PROBLEM TO SOLVE:
In the records that follow, the lines from the one containing "The three.js and Blender code for this object" to the one containing "return line", inclusive, are to be given again exactly.

--- start of EXTRACTED INFORMATION ---

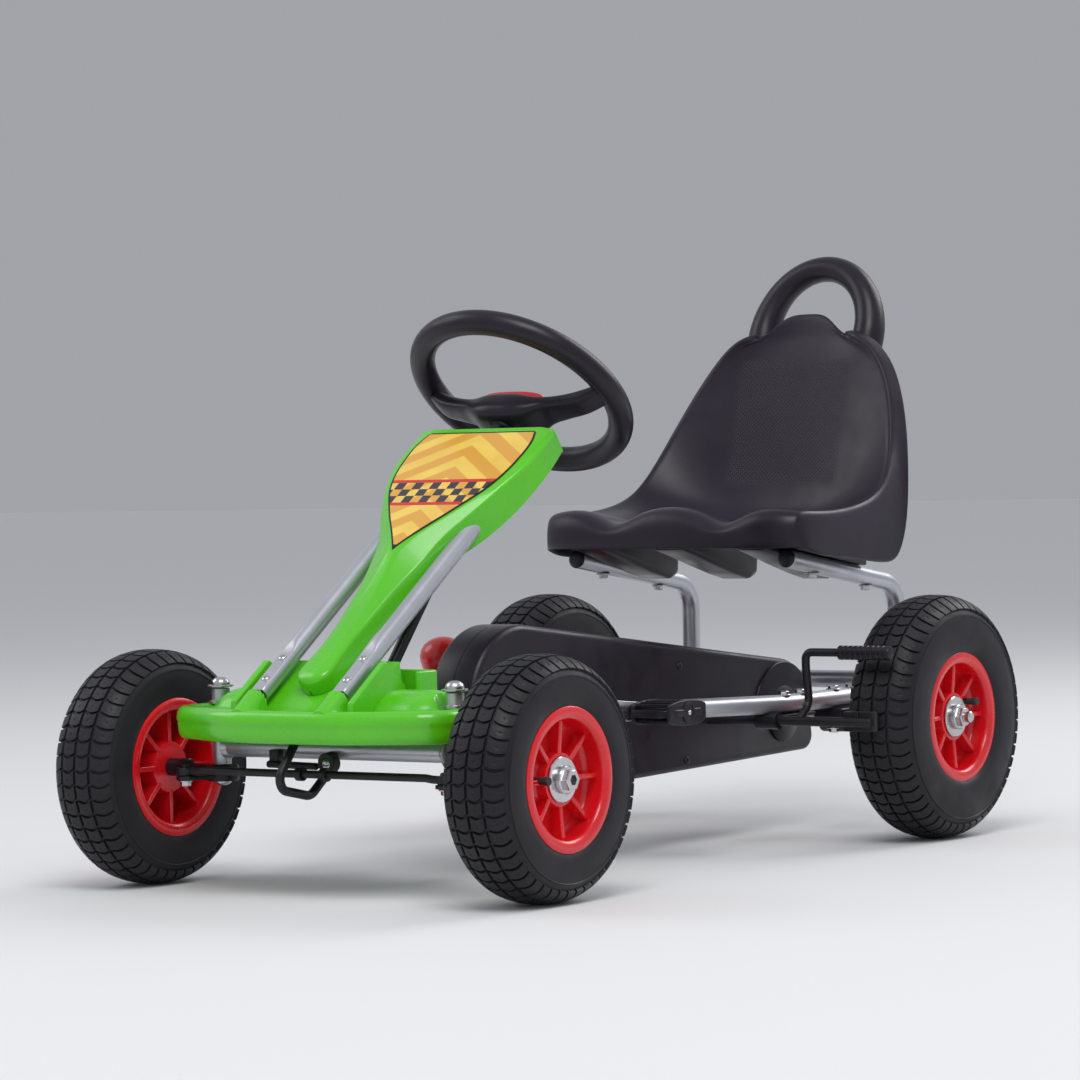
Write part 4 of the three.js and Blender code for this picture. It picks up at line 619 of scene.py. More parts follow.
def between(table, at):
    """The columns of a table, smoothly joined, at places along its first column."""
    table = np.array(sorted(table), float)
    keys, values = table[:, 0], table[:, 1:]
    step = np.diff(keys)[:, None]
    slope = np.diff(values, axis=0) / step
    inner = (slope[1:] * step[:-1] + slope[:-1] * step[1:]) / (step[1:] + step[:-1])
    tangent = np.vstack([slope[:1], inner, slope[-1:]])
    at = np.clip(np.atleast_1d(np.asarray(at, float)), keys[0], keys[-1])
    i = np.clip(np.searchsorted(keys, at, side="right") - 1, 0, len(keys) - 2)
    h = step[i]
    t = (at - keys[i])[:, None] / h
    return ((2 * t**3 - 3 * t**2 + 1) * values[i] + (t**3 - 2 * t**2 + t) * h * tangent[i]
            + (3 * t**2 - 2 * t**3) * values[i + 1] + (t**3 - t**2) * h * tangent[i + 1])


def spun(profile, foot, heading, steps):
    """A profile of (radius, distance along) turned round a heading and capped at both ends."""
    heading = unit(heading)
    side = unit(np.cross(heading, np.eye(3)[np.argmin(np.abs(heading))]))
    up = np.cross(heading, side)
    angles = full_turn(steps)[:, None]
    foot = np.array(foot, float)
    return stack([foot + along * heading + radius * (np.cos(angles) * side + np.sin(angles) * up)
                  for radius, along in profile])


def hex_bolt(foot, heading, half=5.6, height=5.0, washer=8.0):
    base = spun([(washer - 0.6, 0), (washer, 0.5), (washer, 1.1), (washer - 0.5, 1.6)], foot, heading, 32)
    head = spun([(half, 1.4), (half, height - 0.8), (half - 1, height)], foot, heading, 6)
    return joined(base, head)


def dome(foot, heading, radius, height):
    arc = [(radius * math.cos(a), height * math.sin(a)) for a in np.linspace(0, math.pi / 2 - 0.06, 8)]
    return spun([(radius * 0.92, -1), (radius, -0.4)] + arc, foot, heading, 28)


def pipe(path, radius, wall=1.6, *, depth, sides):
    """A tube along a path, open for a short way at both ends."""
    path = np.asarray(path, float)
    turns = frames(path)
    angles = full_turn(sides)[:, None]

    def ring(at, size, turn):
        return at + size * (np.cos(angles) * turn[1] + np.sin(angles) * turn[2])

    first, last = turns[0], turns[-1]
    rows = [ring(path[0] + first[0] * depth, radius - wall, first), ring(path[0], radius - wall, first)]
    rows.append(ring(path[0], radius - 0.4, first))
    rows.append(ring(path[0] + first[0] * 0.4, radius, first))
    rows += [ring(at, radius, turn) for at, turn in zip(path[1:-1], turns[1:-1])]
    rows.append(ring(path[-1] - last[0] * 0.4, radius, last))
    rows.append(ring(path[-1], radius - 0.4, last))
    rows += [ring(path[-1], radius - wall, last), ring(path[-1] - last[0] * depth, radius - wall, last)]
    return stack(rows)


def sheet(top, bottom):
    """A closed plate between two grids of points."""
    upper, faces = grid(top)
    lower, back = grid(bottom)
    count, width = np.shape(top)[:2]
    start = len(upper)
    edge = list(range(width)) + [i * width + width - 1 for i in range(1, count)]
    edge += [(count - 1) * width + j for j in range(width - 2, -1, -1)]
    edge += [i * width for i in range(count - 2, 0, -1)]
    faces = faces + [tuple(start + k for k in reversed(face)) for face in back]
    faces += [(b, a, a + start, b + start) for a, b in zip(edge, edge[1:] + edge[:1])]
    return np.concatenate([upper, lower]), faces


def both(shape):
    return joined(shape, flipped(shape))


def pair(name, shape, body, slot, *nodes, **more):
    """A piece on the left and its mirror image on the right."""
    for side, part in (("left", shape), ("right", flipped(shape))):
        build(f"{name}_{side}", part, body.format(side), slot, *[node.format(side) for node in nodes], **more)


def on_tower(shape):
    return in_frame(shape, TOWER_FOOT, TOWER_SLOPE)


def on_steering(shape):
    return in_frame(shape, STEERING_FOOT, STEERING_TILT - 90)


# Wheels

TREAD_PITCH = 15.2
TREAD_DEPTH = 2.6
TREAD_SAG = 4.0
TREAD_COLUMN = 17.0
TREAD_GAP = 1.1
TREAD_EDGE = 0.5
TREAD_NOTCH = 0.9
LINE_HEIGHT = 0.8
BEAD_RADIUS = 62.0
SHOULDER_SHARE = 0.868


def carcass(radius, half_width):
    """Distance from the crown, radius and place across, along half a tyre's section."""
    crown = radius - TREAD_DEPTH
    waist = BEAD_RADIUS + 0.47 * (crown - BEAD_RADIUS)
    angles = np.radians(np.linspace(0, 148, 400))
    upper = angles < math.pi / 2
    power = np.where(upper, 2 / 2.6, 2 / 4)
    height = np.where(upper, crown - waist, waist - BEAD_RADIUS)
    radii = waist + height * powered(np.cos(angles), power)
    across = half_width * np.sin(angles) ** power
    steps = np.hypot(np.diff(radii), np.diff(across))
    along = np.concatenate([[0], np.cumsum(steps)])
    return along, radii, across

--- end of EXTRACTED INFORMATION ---
--- start of EXTRACTED INFORMATION ---

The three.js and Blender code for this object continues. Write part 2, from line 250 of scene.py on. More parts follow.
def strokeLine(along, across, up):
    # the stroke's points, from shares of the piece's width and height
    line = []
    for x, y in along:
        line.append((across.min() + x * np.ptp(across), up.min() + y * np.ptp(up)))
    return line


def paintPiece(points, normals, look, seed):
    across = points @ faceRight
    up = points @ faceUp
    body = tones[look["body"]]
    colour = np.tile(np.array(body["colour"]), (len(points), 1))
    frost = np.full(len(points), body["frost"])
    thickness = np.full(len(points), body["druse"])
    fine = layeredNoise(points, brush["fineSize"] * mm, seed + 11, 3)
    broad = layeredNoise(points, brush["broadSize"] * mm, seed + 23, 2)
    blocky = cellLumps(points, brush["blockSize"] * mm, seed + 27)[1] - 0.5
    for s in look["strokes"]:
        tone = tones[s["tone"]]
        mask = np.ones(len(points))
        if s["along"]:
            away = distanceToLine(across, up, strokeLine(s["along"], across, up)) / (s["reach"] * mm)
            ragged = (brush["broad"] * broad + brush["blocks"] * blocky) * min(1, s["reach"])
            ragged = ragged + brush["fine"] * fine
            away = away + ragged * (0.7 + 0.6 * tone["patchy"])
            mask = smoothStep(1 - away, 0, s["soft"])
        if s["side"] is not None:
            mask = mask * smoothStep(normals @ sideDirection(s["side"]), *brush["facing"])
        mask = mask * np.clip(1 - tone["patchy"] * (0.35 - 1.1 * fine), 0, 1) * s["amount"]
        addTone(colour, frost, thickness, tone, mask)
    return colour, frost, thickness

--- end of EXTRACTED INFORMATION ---
--- start of EXTRACTED INFORMATION ---

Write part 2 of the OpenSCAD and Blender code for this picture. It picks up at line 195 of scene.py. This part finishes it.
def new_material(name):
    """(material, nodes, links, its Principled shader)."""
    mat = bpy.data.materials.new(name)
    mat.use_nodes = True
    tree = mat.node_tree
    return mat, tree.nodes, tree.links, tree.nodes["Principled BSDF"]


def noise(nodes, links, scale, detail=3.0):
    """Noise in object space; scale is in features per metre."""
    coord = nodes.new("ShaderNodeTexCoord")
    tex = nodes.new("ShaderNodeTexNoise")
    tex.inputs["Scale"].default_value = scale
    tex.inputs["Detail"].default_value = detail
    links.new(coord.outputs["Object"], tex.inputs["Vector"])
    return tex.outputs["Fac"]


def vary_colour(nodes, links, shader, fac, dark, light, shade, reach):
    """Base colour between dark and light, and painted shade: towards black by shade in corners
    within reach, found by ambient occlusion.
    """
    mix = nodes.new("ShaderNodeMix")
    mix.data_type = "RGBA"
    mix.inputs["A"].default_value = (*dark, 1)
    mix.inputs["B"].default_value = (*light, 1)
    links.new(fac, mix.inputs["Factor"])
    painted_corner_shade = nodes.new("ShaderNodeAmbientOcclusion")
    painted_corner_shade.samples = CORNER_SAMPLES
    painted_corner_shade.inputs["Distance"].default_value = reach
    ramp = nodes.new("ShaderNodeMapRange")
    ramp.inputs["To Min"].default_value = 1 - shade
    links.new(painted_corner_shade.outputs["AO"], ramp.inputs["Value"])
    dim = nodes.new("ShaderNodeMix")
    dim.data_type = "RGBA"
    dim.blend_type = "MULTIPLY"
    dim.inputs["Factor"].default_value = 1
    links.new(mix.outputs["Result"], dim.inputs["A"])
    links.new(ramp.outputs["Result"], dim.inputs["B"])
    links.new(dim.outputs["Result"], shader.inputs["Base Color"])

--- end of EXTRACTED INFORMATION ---

EXERCISE ANSWER:
The three.js and Blender code for this object continues. Write part 2, from line 250 of scene.py on. More parts follow.
def strokeLine(along, across, up):
    # the stroke's points, from shares of the piece's width and height
    line = []
    for x, y in along:
        line.append((across.min() + x * np.ptp(across), up.min() + y * np.ptp(up)))
    return line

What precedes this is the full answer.